▶ PROBLEM TO SOLVE:
Only one stretch of the data below should be repeated: the lines from the line containing "# Shutter of" through the line containing "point = shown.matrix_world", inclusive, exactly as they are.

▶ MATERIAL PROVIDED:
▼▼▼

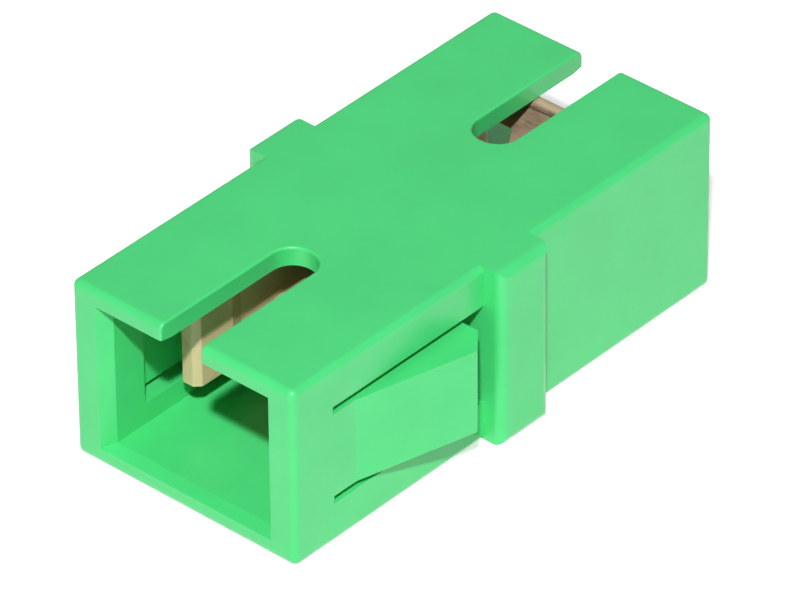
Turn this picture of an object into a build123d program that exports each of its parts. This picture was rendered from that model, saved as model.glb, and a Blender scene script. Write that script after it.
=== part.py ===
"""Simplex fibre adapter: a snap-in coupler that joins two push-pull plugs end to end.

The part stands on its underside. X runs through both ports, with the front mouth at -X.
Y runs across the body and Z is up. The origin is on the underside, below the centre.
All sizes are in millimetres.
"""
import os
from math import cos, radians, sin

from build123d import *

os.makedirs("parts", exist_ok=True)

# Body and collar
body_length = 27.6  # mouth to mouth
body_width = 12.8
body_height = 9.2
body_edge = 0.35  # round on the body's long edges and mouth rims
collar_thickness = 3.2  # both halves together
collar_width = 14.9
collar_edge = 0.5

# Ports
port_width = 9.2
port_floor = 0.95  # wall under the port
top_wall = 0.95  # wall over the port
lead_in_depth = 0.7  # flare at the mouth
lead_in_side = 0.4
lead_in_top = 0.12

# Key slots in the top wall
slot_width = 2.3
slot_length = 8.2
slot_corner = 1.1
slot_edge = 0.12  # round on the slot's top edge

# Hollow in each side wall, for a hook to spread into
relief_start = 2.95  # from the mouth
relief_depth = 0.6

# Latch arms in the front half
arm_start = 2.5  # root of the arm, from the mouth
arm_height = 4.3
slit_width = 0.4
panel_gap = 1.1  # from the arm's free end to the collar
arm_ramp_start = 3.9  # where the outer face starts to rise, from the mouth
arm_peak = 9.95  # where it is highest, from the mouth
arm_rise = 1.6  # peak's height above the side wall
arm_end_rise = 0.63  # free end's height above the side wall
arm_edge = 0.12

# Seat of the hook inserts, in the collar
plate_width = 10.4
plate_thickness = 1.0
seat_clearance = 0.05

# Hook inserts
hook_height = 3.8
hook_tip_depth = 4.1  # from the mouth to the hook's tip
hook_arm_thickness = 0.6
hook_head_span = 5.9  # between the two heads
hook_head_rise = 0.35  # head above the arm's inner face
hook_nose = 0.3  # bevel at the front of the head
hook_head_flat = 2.0
hook_catch_length = 0.9  # slope at the back of the head
hook_edge = 0.1
holder_outer = 4.7  # sleeve holder
holder_nose_bevel = 0.3
holder_root_fillet = 0.4
lip_bore = 2.9  # in the holder's end, which keeps the sleeve in
lip_thickness = 0.3
lip_bevel = 0.12

# Split sleeve
sleeve_outer = 3.2
sleeve_bore = 2.5
sleeve_length = 11.4
sleeve_slit = 0.5
sleeve_clearance = 0.05  # round the sleeve in its holder
sleeve_end_play = 0.1

# Weld pegs between the halves
peg_diameter = 0.8
peg_length = 0.7
peg_clearance = 0.05
peg_from_edge = 1.15  # from the collar's side
peg_drop = 2.2  # below the top of the body

# Shutter in the rear port
hinge_depth = 3.0  # from the mouth
hinge_drop = 0.36  # below the roof of the port
pin_diameter = 0.3
pin_anchor = 0.6  # length held in each side wall
pin_clearance = 0.02  # round the pin in the walls
knuckle_outer = 0.6
knuckle_clearance = 0.03
knuckle_side_gap = 0.3  # from the knuckle's end to the side wall
leaf_thickness = 0.15
leaf_droop = 72  # degrees below level, shut
leaf_length = 4.7  # from the hinge axis
leaf_side_gap = 0.4  # from the leaf's head to the side wall
leaf_head_length = 1.65
leaf_tongue_width = 4.4
leaf_corner = 0.6

# Worked out from the sizes above
half_length = body_length / 2
port_top = body_height - top_wall
port_height = port_top - port_floor
axis_height = port_floor + port_height / 2
arm_bottom = axis_height - arm_height / 2
window_height = arm_height + 2 * slit_width
arm_end = half_length - collar_thickness / 2 - panel_gap  # from the mouth
arm_inner = port_width / 2 + relief_depth
peg_height = body_height - peg_drop
hinge_height = port_top - hinge_drop
hinge_x = half_length - hinge_depth
knuckle_width = port_width - 2 * knuckle_side_gap
leaf_head_width = port_width - 2 * leaf_side_gap
holder_pocket = sleeve_length / 2 + sleeve_end_play
holder_length = holder_pocket + lip_thickness
hook_inner_span = hook_head_span + 2 * hook_head_rise


def mouth_plane(depth):
    """Plane across the front port, at a depth from the front mouth."""
    return Plane.YZ.offset(depth - half_length)


# One half of the housing, without arms, as the front half stands
with BuildPart() as plain_half:
    with BuildSketch(mouth_plane(0)):
        with Locations((0, body_height / 2)):
            Rectangle(body_width, body_height)
    extrude(amount=half_length)
    fillet(plain_half.edges().filter_by(Axis.X), body_edge)
    fillet(plain_half.faces().sort_by(Axis.X)[0].edges(), body_edge)

    with BuildSketch(mouth_plane(half_length)):
        with Locations((0, body_height / 2)):
            Rectangle(collar_width, body_height)
    extrude(amount=-collar_thickness / 2)
    collar_sides = plain_half.faces().filter_by(Axis.Y).group_by(Axis.Y)
    fillet(
        [
            edge
            for group in (collar_sides[0], collar_sides[-1])
            for edge in group.edges().filter_by(Axis.X) + group.edges().filter_by(Axis.Z).group_by(Axis.X)[0]
        ],
        collar_edge,
    )

    # Port, with its flared mouth
    with BuildSketch(mouth_plane(0)):
        with Locations((0, axis_height)):
            Rectangle(port_width, port_height)
    extrude(amount=half_length, mode=Mode.SUBTRACT)
    with BuildSketch(mouth_plane(0)):
        with Locations((0, axis_height)):
            Rectangle(port_width + 2 * lead_in_side, port_height + 2 * lead_in_top)
    with BuildSketch(mouth_plane(lead_in_depth)):
        with Locations((0, axis_height)):
            Rectangle(port_width, port_height)
    loft(mode=Mode.SUBTRACT)

    # Key slot
    with BuildSketch(Plane.XY.offset(body_height)):
        with Locations((slot_length / 2 - slot_corner / 2 - half_length, 0)):
            RectangleRounded(slot_length + slot_corner, slot_width, slot_corner)
    extrude(amount=-top_wall - port_height / 2, mode=Mode.SUBTRACT)
    slot_rim = plain_half.faces().sort_by(Axis.Z)[-1].edges().filter_by(
        lambda edge: abs(edge.center().Y) < slot_width / 2 + slot_edge
        and edge.bounding_box().max.X < slot_length + slot_edge - half_length
        and edge.bounding_box().size.X > slot_edge
    )
    fillet(slot_rim, slot_edge)

    # Reliefs behind the hooks
    with BuildSketch(mouth_plane(relief_start)):
        with Locations((0, axis_height)):
            Rectangle(port_width + 2 * relief_depth, window_height)
    extrude(amount=arm_end + panel_gap - relief_start, mode=Mode.SUBTRACT)

    # Seat for the hook insert's plate
    with BuildSketch(mouth_plane(half_length)):
        with Locations((0, axis_height)):
            Rectangle(plate_width + 2 * seat_clearance, port_height)
    extrude(amount=-plate_thickness, mode=Mode.SUBTRACT)

    # Weld peg on one side and its socket on the other
    with BuildSketch(mouth_plane(half_length)):
        with Locations((collar_width / 2 - peg_from_edge, peg_height)):
            Circle(peg_diameter / 2)
    extrude(amount=peg_length)
    with BuildSketch(mouth_plane(half_length)):
        with Locations((peg_from_edge - collar_width / 2, peg_height)):
            Circle(peg_diameter / 2 + peg_clearance)
    extrude(amount=-peg_length - peg_clearance, mode=Mode.SUBTRACT)

# Front half: the same, with a sprung latch arm cut out of each side wall
with BuildPart() as front_housing:
    add(plain_half.part)
    for side in (-1, 1):
        # Window all round the arm, through the wall
        with BuildSketch(Plane.XZ.offset(-side * port_width / 2)):
            with Locations(((arm_start + arm_end + panel_gap) / 2 - half_length, axis_height)):
                Rectangle(arm_end + panel_gap - arm_start, window_height)
        extrude(amount=-side * (body_width - port_width) / 2, mode=Mode.SUBTRACT)
        # The arm itself, rising to its free end
        with BuildSketch(Plane.XY.offset(arm_bottom)):
            with BuildLine():
                Polyline(
                    (arm_start - half_length - slit_width, side * arm_inner),
                    (arm_end - half_length, side * arm_inner),
                    (arm_end - half_length, side * (body_width / 2 + arm_end_rise)),
                    (arm_peak - half_length, side * (body_width / 2 + arm_rise)),
                    (arm_ramp_start - half_length, side * body_width / 2),
                    (arm_start - half_length - slit_width, side * body_width / 2),
                    close=True,
                )
            make_face()
        extrude(amount=arm_height)
    fillet(
        front_housing.edges().filter_by(Axis.Z).filter_by(
            lambda edge: abs(edge.center().Y) > body_width / 2 + arm_end_rise / 2
            and edge.center().X < arm_end - half_length + slit_width / 2
        ),
        arm_edge,
    )
front_housing.part.label = "front_housing"
export_step(front_housing.part, "parts/front_housing.step")

# Rear half: turned end for end, with holes for the shutter's pin
with BuildPart() as rear_housing:
    add(plain_half.part.rotate(Axis.Z, 180))
    with BuildSketch(Plane.XZ):
        with Locations((hinge_x, hinge_height)):
            Circle(pin_diameter / 2 + pin_clearance)
    extrude(amount=port_width / 2 + pin_anchor + pin_clearance, both=True, mode=Mode.SUBTRACT)
rear_housing.part.label = "rear_housing"
export_step(rear_housing.part, "parts/rear_housing.step")

# Hook insert of the front port: plate, sleeve holder and two hooks in one moulding
with BuildPart() as front_hook_insert:
    with BuildSketch(Plane.YZ):
        with Locations((0, axis_height)):
            Rectangle(plate_width, port_height - 2 * seat_clearance)
    extrude(amount=-plate_thickness)
    with BuildSketch(Plane.YZ):
        with Locations((0, axis_height)):
            Circle(holder_outer / 2)
    extrude(amount=-holder_length)
    holder_rims = front_hook_insert.edges().filter_by(GeomType.CIRCLE).sort_by(Axis.X)
    fillet(holder_rims[-1], holder_root_fillet)
    chamfer(holder_rims[0], holder_nose_bevel)
    with BuildSketch(Plane.YZ):
        with Locations((0, axis_height)):
            Circle(sleeve_outer / 2 + sleeve_clearance)
    extrude(amount=-holder_pocket, mode=Mode.SUBTRACT)
    with BuildSketch(Plane.YZ.offset(-holder_pocket)):
        with Locations((0, axis_height)):
            Circle(lip_bore / 2)
    extrude(amount=-lip_thickness, mode=Mode.SUBTRACT)
    lip_mouth = front_hook_insert.faces().sort_by(Axis.X)[0].edges().filter_by(GeomType.CIRCLE)
    chamfer(lip_mouth.sort_by(SortBy.RADIUS)[0], lip_bevel)
    for side in (-1, 1):
        tip = hook_tip_depth - half_length
        head_start = tip + hook_nose
        head_end = head_start + hook_head_flat
        head = side * hook_head_span / 2
        inner = side * hook_inner_span / 2
        outer = side * (hook_inner_span / 2 + hook_arm_thickness)
        with BuildSketch(Plane.XY.offset(axis_height - hook_height / 2)):
            with BuildLine():
                Polyline(
                    (-plate_thickness / 2, outer),
                    (tip, outer),
                    (tip, head + side * hook_nose),
                    (head_start, head),
                    (head_end, head),
                    (head_end + hook_catch_length, inner),
                    (-plate_thickness / 2, inner),
                    close=True,
                )
            make_face()
        extrude(amount=hook_height)
    fillet(
        front_hook_insert.edges().filter_by(Axis.Z).filter_by(
            lambda edge: edge.center().X < hook_tip_depth + hook_nose + hook_edge - half_length
        ),
        hook_edge,
    )
front_hook_insert.part.label = "front_hook_insert"
export_step(front_hook_insert.part, "parts/front_hook_insert.step")

# Hook insert of the rear port
with BuildPart() as rear_hook_insert:
    add(front_hook_insert.part.rotate(Axis.Z, 180))
rear_hook_insert.part.label = "rear_hook_insert"
export_step(rear_hook_insert.part, "parts/rear_hook_insert.step")

# Split sleeve, which lines up the two ferrules
with BuildPart() as split_sleeve:
    with BuildSketch(Plane.YZ.offset(-sleeve_length / 2)):
        with Locations((0, axis_height)):
            Circle(sleeve_outer / 2)
            Circle(sleeve_bore / 2, mode=Mode.SUBTRACT)
        with Locations((0, axis_height + sleeve_outer / 2)):
            Rectangle(sleeve_slit, sleeve_outer, mode=Mode.SUBTRACT)
    extrude(amount=sleeve_length)
split_sleeve.part.label = "split_sleeve"
export_step(split_sleeve.part, "parts/split_sleeve.step")

# Hinge pin of the shutter, across the rear port under the top wall
with BuildPart() as shutter_pin:
    with BuildSketch(Plane.XZ):
        with Locations((hinge_x, hinge_height)):
            Circle(pin_diameter / 2)
    extrude(amount=port_width / 2 + pin_anchor, both=True)
shutter_pin.part.label = "shutter_pin"
export_step(shutter_pin.part, "parts/shutter_pin.step")

# Shutter of the rear port: a sheet leaf rolled round its pin, which droops into the port
leaf_plane = Plane(
    origin=(hinge_x, 0, hinge_height),
    x_dir=(-cos(radians(leaf_droop)), 0, -sin(radians(leaf_droop))),
    z_dir=(-sin(radians(leaf_droop)), 0, cos(radians(leaf_droop))),
)
with BuildPart() as shutter:
    with BuildSketch(leaf_plane):
        with Locations(((leaf_head_length - leaf_corner) / 2, 0)):
            RectangleRounded(leaf_head_length + leaf_corner, leaf_head_width, leaf_corner)
        with Locations(((leaf_length - leaf_corner) / 2, 0)):
            RectangleRounded(leaf_length + leaf_corner, leaf_tongue_width, leaf_corner)
        with Locations((leaf_length / 2, 0)):
            Rectangle(leaf_length, leaf_head_width, mode=Mode.INTERSECT)
    extrude(amount=leaf_thickness / 2, both=True)
    with BuildSketch(Plane.XZ):
        with Locations((hinge_x, hinge_height)):
            Circle(knuckle_outer / 2)
    extrude(amount=knuckle_width / 2, both=True)
    with BuildSketch(Plane.XZ):
        with Locations((hinge_x, hinge_height)):
            Circle(pin_diameter / 2 + knuckle_clearance)
    extrude(amount=knuckle_width, both=True, mode=Mode.SUBTRACT)
shutter.part.label = "shutter"
export_step(shutter.part, "parts/shutter.step")
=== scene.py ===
"""Simplex fibre adapter: its plastic, ceramic and metal finishes, and a plain studio.

Lengths in the code are metres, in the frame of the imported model, unless a name says otherwise.
"""

from math import cos, radians, sin

import bpy
from mathutils import Matrix, Vector


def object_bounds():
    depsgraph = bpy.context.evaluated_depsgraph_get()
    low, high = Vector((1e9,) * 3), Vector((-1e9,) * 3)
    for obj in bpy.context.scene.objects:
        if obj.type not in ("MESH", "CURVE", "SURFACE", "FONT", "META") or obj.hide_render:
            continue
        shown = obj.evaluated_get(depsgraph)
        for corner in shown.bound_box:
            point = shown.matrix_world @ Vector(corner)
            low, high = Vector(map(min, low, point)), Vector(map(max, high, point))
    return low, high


bl_info = {
    "name": "Simplex fibre adapter",
    "version": (1, 0, 0),
    "blender": (4, 5, 0),
    "location": "3D View > Sidebar > Fibre adapter",
    "description": "Gives a fibre adapter its plastic, ceramic and bronze finishes, and lights it",
    "category": "Material",
}

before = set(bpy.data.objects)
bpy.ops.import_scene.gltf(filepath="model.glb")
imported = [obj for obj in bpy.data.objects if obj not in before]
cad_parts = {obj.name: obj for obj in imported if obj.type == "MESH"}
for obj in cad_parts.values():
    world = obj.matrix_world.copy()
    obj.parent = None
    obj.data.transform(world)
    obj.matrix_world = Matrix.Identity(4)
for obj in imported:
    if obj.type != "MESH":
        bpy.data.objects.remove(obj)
CAD_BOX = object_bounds()
MILLIMETRE = 0.001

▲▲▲

▶ RESPONSE FOR THIS EXERCISE:
# Shutter of the rear port: a sheet leaf rolled round its pin, which droops into the port
leaf_plane = Plane(
    origin=(hinge_x, 0, hinge_height),
    x_dir=(-cos(radians(leaf_droop)), 0, -sin(radians(leaf_droop))),
    z_dir=(-sin(radians(leaf_droop)), 0, cos(radians(leaf_droop))),
)
with BuildPart() as shutter:
    with BuildSketch(leaf_plane):
        with Locations(((leaf_head_length - leaf_corner) / 2, 0)):
            RectangleRounded(leaf_head_length + leaf_corner, leaf_head_width, leaf_corner)
        with Locations(((leaf_length - leaf_corner) / 2, 0)):
            RectangleRounded(leaf_length + leaf_corner, leaf_tongue_width, leaf_corner)
        with Locations((leaf_length / 2, 0)):
            Rectangle(leaf_length, leaf_head_width, mode=Mode.INTERSECT)
    extrude(amount=leaf_thickness / 2, both=True)
    with BuildSketch(Plane.XZ):
        with Locations((hinge_x, hinge_height)):
            Circle(knuckle_outer / 2)
    extrude(amount=knuckle_width / 2, both=True)
    with BuildSketch(Plane.XZ):
        with Locations((hinge_x, hinge_height)):
            Circle(pin_diameter / 2 + knuckle_clearance)
    extrude(amount=knuckle_width, both=True, mode=Mode.SUBTRACT)
shutter.part.label = "shutter"
export_step(shutter.part, "parts/shutter.step")
=== scene.py ===
"""Simplex fibre adapter: its plastic, ceramic and metal finishes, and a plain studio.

Lengths in the code are metres, in the frame of the imported model, unless a name says otherwise.
"""

from math import cos, radians, sin

import bpy
from mathutils import Matrix, Vector


def object_bounds():
    depsgraph = bpy.context.evaluated_depsgraph_get()
    low, high = Vector((1e9,) * 3), Vector((-1e9,) * 3)
    for obj in bpy.context.scene.objects:
        if obj.type not in ("MESH", "CURVE", "SURFACE", "FONT", "META") or obj.hide_render:
            continue
        shown = obj.evaluated_get(depsgraph)
        for corner in shown.bound_box:
            point = shown.matrix_world @ Vector(corner)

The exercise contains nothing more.